Harvey was born in Monroe County, West Virginia, but the family moved to Mercer County when he was a child and where ample opportunities for railroad employment existed. By age 24, he had reached the pinnacle of prestige, engineers.
He also displayed skill as a guitarist. According to one story, he could tune the instrument at the age of six. After seven years, behind the throttle, a strike beginning in November 1923 caused him to make career changes. In 1926, North Carolina banjo picker Charlie Poole asked him to play guitar on the North Carolina Rambler Columbia Record sessions.
It opened up new opportunities for he soon found that he could also make records for other companies without Poole. Soon his work appeared on Brunswick, Gennett and other firms as well as Columbia in other combinations.

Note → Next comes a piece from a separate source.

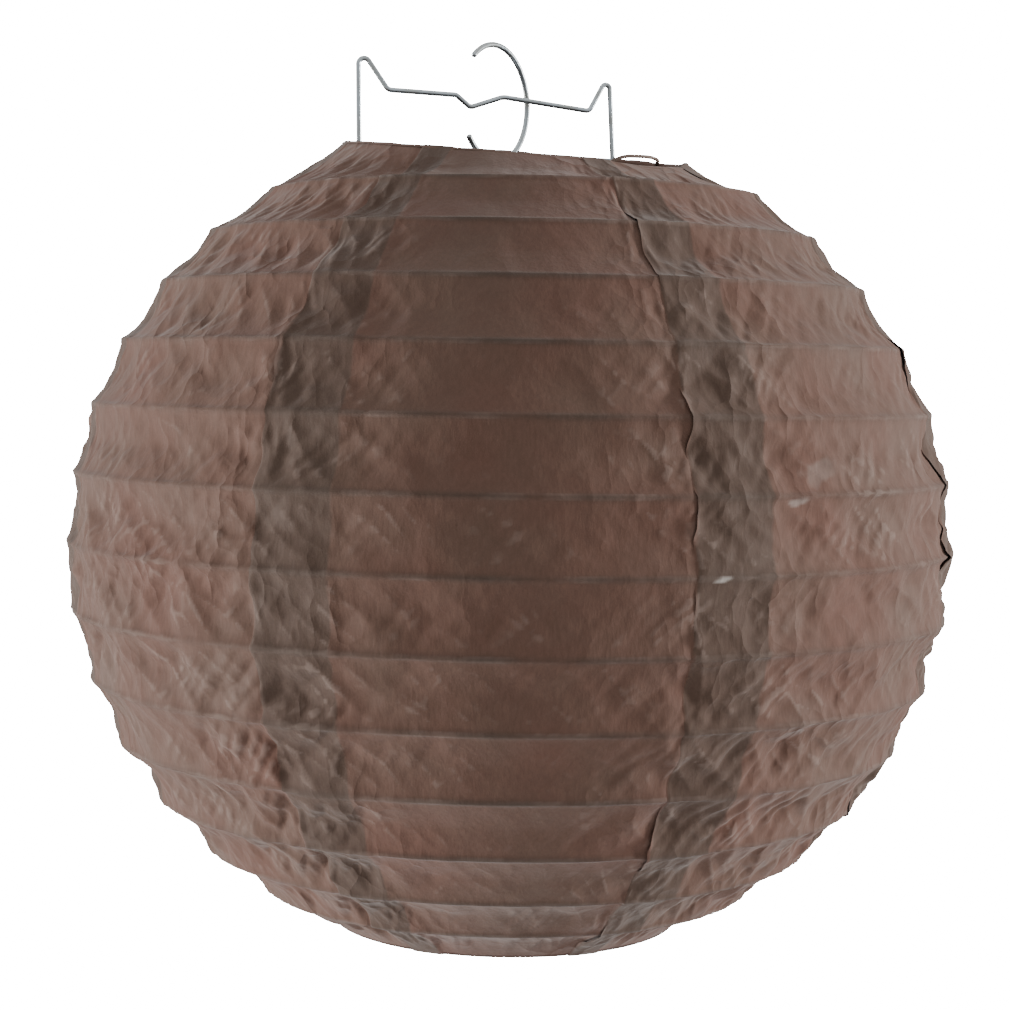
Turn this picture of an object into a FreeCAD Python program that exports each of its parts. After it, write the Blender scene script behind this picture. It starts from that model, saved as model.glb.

In between records he worked in a Beckley music store where he met other noted musicians such as guitarist Leonard Copeland, yodeler Earl Shirkey, and more. Some of Harvey's recordings which included former Poole fiddler Posey Rorer even used the North Carolina Rambler name. This kept him busy through 1931 when the deepening depression curtailed most recording activity.
Harvey worked for a time in newspaper circulation for Beckley and Charleston papers. With World War II in full swing and railroads busier than ever, he secured an engineer position on the Florida East Coast line. He retired from this job a few months before his death.
In recent years, his youngest daughter, Louise Harvey Yarbrough, proved to be a valuable source of information on her dad and his musical friends.